The trick my mind plays on me is allowing me to believe that I can skip steps. Not because I know what I am doing, but because I am older and think I know what I am doing.
Do you know what I mean?
If I paint something, or even sketch a drawing, it should be ready to hang in a museum instead of just on the refrigerator. Right?
Part of all this has me laughing at myself for thinking this way. But it can also be frustrating at times. I want to start in square four or five. The beginning is for people who don’t know what they are doing.
Sometimes I get like this reading instructions for things that have to be put together.
I can do this.
Wait… there are pieces missing.
Are you hearing me right now?
And then I realize, often a lot later than I should, that even the simple changes in my life have to begin with more quiet. I have to read the first few chapters so I am not lost when I reach chapter six or seven.
It’s a reminder of how easy it is to overlook the ground I am already standing on, hoping my imagination alone can assemble some future version of life that already feels complete.
It’s this feeling that fulfillment exists somewhere “over there.”
Beyond all the steps I still have to stand in before moving to the next.
Beyond the decision that has to come next.
Beyond the finished plan I keep trying to imagine before I’ve made my way through all the chapters.

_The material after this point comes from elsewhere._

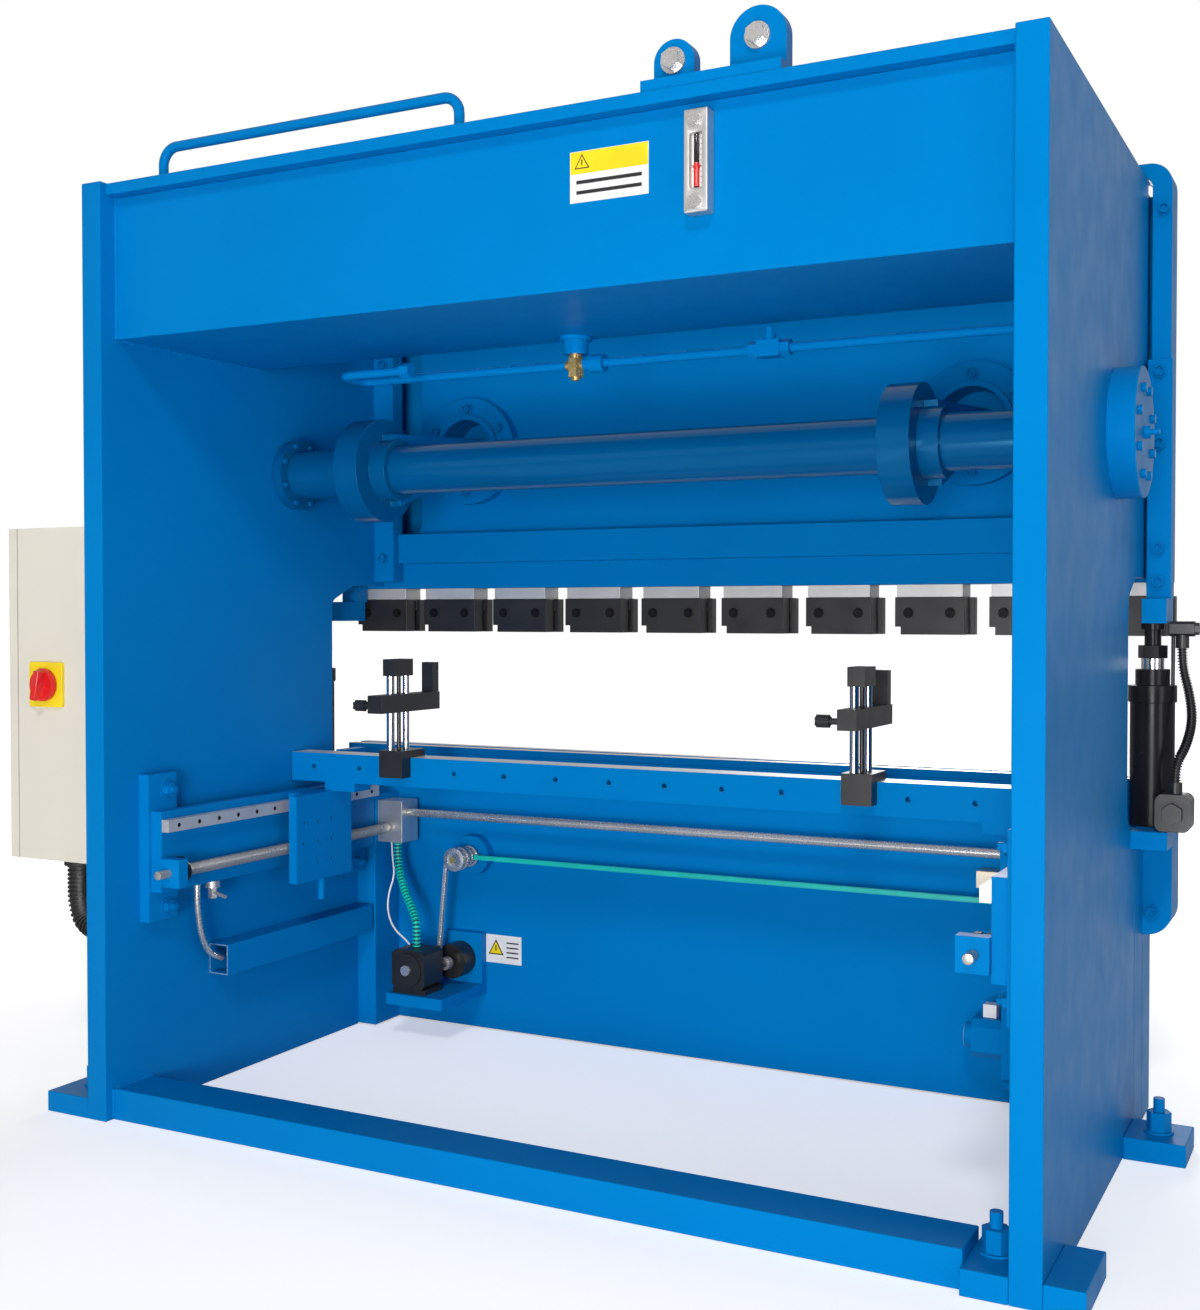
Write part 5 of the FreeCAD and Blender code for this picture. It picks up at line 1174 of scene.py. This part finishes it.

And yet, if I step back and honestly look at my life, I can see that many of the things I hope for are already in front of me.
None of it is perfect.
It’s not fully assembled yet.
But it’s present.
Life’s rhythms.
The noticing.
The creative things I love to do.
The photographs.
My essays.
And all of the curiosity that keeps pulling me toward the meaningful things in my life.
Even the spaces I’ve created around myself seem to understand this better than I do sometimes.
They don’t have to jump ahead, skip steps, or become something else.
They simply need to be lived in more fully by me.
Used.
Trusted.
If, in a world that measures everything by scale and speed, I have developed a tendency to believe that progress only counts when it is connected to something dramatic, then I may have missed the most important steps along the way.
And if this is truly the case, then I welcome the opportunity to laugh at myself.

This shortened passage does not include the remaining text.